Esclareço melhor. Por um lado, é plausível que a versão Henri Cavill apresente um pesar equilibrado, que além de tudo, estabelece uma oportuna ruptura com o classicismo da versão Christopher Reeve, de Superman – O Filme (acredito que Brandon Routh, de Superman – O Retorno, não cabe neste paralelismo). Por outro lado, temos a associação grosseira entre Kal-El e Cristo numa precisa tradução versão século XXI do Novo Testamento, como se, por si, já não fosse clarividente o bastante. Assim, entendemos a intenção de fazê-lo crível, mas face à sabedoria popular, os fins não justificam os meios.

 

Em uma palavra: autosabotagem.

 

Esteticamente, ao longo dos seus projetos, o diretor primou por liberdades criativas interessantes e particularmente desafiadoras, que é deveras a principal força de sua assinatura (mesmo que não seja exclusivamente sua). Ainda que carente deste ímpeto jovial, como comentado durante a introdução, O Homem de Aço é um recorte belíssimo desses pontuais momentos jupterianos, do qual destaco o fragmento apocalíptico que mergulha nosso herói entre ossadas humanas, e que conflitua fortemente aos momentos adequados ao senso comum.

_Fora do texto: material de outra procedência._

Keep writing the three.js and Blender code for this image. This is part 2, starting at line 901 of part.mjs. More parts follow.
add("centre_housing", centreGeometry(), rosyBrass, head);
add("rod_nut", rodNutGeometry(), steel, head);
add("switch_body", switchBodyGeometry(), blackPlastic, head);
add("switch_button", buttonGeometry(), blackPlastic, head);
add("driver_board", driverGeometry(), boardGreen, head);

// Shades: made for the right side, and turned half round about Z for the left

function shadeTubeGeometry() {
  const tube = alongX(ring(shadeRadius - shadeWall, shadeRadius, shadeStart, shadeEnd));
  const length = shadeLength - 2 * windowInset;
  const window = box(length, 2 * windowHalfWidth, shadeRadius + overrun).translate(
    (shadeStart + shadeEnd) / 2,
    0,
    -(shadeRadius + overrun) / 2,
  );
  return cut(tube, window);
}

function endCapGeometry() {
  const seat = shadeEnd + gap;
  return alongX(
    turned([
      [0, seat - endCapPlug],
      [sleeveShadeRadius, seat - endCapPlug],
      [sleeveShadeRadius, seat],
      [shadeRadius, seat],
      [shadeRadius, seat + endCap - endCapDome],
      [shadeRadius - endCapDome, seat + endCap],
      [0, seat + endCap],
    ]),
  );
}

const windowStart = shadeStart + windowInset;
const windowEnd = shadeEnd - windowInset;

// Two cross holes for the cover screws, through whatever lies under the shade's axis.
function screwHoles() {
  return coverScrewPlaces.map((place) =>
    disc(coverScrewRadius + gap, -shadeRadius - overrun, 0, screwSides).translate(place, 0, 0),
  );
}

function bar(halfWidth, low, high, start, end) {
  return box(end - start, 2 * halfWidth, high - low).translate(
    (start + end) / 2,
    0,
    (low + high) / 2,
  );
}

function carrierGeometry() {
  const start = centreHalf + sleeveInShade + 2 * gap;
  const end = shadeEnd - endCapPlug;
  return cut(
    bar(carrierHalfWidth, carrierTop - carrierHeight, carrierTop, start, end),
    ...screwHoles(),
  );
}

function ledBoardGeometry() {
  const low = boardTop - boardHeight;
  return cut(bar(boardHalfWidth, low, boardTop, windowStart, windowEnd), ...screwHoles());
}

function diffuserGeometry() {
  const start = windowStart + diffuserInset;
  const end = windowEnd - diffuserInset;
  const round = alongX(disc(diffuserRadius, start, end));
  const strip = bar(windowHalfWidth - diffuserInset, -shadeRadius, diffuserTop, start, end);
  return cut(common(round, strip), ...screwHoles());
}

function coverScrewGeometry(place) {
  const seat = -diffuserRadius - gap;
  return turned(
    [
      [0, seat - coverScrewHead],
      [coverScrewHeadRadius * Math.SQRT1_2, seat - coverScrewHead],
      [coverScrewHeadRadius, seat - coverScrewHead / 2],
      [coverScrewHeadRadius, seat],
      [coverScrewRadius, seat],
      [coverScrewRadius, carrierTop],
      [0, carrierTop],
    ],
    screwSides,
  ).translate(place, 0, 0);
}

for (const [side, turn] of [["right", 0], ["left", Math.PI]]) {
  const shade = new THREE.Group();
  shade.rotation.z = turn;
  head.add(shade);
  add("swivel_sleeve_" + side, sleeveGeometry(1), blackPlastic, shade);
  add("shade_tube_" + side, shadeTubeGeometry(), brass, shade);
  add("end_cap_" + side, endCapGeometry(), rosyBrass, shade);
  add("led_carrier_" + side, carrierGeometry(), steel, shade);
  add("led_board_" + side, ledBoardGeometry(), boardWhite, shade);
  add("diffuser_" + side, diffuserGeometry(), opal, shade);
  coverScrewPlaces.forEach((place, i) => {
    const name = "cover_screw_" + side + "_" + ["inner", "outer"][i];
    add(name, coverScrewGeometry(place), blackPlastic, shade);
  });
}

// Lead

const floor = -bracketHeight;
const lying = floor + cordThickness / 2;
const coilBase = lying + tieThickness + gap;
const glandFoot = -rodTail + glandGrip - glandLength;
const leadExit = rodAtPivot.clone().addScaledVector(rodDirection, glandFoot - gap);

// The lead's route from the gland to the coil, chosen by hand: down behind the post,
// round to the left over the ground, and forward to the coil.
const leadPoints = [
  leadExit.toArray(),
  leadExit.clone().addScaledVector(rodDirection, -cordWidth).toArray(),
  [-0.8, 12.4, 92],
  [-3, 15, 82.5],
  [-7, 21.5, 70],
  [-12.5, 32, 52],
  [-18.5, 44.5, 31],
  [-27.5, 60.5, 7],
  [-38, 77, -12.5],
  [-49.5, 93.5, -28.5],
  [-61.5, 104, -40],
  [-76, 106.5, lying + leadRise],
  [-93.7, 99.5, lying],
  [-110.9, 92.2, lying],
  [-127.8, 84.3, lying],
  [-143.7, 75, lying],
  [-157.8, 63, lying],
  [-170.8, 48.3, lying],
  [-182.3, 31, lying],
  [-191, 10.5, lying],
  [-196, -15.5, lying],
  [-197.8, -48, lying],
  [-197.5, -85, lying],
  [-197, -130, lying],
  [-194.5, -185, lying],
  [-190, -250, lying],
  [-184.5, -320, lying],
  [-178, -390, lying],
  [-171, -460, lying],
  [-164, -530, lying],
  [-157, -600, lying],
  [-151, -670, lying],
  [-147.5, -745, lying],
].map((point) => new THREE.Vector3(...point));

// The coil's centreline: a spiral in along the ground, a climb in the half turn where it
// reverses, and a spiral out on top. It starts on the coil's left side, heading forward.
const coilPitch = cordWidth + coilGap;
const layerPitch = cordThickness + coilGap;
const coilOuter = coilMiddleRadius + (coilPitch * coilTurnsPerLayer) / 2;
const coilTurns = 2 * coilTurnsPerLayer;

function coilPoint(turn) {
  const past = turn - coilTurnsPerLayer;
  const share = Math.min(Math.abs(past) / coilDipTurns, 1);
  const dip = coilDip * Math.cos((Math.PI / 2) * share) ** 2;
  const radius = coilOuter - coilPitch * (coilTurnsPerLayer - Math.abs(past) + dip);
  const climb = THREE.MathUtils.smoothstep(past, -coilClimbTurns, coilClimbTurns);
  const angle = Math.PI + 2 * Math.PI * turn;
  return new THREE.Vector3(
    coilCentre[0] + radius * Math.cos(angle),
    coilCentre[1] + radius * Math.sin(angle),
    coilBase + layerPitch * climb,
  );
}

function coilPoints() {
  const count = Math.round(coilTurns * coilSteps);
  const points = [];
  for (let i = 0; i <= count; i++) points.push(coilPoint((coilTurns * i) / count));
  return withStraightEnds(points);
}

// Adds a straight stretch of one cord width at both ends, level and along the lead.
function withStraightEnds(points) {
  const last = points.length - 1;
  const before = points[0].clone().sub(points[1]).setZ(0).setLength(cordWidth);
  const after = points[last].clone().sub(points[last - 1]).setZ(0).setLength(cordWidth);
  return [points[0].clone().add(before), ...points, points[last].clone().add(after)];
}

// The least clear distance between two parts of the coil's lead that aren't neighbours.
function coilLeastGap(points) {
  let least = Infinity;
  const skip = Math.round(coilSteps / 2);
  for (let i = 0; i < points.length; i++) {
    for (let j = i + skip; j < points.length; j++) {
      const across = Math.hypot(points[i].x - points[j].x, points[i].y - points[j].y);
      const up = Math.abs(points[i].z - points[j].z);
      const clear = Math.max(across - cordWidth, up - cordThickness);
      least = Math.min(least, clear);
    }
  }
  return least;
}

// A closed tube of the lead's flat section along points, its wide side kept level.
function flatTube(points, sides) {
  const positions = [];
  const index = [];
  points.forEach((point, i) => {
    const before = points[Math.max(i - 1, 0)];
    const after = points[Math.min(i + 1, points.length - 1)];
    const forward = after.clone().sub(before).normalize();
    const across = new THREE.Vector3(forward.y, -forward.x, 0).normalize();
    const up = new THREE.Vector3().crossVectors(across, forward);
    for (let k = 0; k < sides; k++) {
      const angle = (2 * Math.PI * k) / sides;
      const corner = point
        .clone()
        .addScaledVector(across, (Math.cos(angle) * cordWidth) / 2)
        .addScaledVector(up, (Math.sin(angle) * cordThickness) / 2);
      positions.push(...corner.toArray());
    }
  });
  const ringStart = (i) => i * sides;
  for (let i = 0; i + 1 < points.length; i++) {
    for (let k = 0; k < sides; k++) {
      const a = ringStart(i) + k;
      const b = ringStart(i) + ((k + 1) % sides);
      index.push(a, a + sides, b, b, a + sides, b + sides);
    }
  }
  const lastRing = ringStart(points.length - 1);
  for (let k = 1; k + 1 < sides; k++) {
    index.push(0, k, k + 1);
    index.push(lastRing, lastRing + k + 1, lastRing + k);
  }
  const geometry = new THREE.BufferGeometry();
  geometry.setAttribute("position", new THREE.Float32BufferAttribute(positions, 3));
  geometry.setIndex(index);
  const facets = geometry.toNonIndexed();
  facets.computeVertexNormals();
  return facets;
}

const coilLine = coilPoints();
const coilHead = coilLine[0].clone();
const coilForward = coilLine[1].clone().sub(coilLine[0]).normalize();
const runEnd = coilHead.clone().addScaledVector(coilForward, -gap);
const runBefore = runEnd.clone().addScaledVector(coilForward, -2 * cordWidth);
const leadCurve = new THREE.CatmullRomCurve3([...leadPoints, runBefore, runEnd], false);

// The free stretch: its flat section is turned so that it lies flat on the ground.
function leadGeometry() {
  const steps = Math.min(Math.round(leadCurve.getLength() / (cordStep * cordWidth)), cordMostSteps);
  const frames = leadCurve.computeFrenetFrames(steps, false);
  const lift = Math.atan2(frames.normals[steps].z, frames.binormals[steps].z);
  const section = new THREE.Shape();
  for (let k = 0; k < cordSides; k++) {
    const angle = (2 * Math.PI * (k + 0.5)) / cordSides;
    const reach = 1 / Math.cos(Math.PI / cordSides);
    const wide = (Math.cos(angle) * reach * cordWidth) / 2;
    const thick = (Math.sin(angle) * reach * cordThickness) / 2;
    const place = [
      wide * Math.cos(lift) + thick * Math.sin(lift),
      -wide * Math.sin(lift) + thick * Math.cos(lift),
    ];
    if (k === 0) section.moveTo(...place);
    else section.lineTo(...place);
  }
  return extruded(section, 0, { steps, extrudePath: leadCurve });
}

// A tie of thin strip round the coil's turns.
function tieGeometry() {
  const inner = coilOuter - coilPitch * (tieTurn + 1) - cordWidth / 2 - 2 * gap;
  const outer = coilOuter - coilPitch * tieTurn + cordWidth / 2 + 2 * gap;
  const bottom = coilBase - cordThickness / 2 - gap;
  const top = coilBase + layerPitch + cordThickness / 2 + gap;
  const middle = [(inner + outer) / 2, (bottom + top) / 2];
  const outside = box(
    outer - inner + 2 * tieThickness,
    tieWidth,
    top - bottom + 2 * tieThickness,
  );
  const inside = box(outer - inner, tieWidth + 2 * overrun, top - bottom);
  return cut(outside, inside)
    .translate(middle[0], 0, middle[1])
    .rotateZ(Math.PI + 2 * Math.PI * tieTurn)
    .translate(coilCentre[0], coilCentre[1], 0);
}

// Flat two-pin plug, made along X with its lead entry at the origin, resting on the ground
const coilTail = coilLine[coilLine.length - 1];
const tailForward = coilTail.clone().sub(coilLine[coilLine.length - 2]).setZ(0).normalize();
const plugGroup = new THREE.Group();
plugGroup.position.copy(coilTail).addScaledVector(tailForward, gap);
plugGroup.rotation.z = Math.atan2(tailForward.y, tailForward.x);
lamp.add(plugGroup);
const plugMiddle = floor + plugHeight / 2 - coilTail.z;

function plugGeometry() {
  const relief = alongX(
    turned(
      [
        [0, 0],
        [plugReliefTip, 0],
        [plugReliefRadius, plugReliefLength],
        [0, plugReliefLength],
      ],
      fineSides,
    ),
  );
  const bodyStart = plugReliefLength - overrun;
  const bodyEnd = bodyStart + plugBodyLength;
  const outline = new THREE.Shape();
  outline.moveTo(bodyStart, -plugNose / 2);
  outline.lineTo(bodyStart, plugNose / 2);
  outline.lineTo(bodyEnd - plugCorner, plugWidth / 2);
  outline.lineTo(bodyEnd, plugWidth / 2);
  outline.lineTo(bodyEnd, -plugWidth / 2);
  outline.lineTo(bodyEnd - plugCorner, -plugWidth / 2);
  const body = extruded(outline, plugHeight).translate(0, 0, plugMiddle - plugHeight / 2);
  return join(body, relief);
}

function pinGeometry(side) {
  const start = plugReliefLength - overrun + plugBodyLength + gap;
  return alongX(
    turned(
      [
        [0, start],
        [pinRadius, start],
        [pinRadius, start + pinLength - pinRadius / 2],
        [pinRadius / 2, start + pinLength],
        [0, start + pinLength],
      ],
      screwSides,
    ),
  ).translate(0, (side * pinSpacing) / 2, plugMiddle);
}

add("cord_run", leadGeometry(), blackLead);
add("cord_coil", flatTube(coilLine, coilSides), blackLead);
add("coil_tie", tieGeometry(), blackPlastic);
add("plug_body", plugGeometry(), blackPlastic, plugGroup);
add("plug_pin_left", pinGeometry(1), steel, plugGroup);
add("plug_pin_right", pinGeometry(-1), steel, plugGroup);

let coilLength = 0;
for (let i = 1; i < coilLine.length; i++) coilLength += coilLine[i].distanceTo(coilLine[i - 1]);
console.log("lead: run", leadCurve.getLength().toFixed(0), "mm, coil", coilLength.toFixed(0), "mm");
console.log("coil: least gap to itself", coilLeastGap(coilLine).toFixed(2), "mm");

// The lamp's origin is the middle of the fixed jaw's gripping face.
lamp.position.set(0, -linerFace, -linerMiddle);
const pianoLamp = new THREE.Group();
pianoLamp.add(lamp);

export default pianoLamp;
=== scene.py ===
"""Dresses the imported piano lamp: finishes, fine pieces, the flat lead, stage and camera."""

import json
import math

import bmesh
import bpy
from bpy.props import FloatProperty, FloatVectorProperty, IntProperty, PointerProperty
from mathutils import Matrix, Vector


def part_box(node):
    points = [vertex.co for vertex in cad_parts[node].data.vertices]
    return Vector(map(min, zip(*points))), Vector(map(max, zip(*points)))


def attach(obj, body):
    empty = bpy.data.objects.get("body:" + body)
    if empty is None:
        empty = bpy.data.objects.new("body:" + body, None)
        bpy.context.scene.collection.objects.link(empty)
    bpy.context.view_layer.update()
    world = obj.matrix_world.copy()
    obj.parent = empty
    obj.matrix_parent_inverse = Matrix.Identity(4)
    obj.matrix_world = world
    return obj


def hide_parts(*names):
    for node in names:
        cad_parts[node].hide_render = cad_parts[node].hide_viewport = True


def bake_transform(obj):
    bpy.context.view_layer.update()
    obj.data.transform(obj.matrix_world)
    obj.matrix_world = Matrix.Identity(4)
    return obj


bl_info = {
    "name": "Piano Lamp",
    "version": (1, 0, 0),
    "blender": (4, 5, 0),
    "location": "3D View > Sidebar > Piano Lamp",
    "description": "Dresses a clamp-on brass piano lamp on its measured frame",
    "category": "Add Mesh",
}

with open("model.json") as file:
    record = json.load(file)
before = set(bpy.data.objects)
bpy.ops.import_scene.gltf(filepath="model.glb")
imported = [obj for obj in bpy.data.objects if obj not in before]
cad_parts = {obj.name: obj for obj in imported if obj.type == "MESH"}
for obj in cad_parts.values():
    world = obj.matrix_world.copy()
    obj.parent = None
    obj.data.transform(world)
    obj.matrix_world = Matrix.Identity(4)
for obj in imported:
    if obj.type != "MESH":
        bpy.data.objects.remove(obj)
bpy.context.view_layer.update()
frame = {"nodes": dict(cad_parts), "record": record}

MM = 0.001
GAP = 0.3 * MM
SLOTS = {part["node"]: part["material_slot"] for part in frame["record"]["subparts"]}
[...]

Por exemplo, Krypton, que é um diferencial com respeitos às demais adaptações do herói, equipara-se a Marte de John Carter – Entre Dois Mundos. Além disso, as sequências de ação são genuinamente entediantes e tornam-se mais incômodas a cada nova revista.

 

Pouco divertido, muito frenético e mal resolvido do ponto de vista narrativo e estrutural. Cavill não é marcante, mas se empenha satisfatóriamente.  Concluo observando que esta nova aventura merece respeito pela tentativa de recriar o universo, ainda que não o faça com sutileza e arrojo. Posto que a partir deste dar-se-á o alvorecer da justiça, no contexto da DC Comics, à posteriori, como segmento de um arco narrativo amplo, O Homem de Aço talvez mereça menção mais honrosa do que a interpretação que lhe cabe neste momento.

 

A qual está à altura do antônimo de super.

 

Brasília, 25 de março de 2016.

 

 

Dirigido por Zack Snyder. Roteiro de David S. Goyer. Com Henri Cavill, Amy Adams, Michael Shannon, Russell Crowe, Kevin Costner, Laurence Fishb e Diane Lane.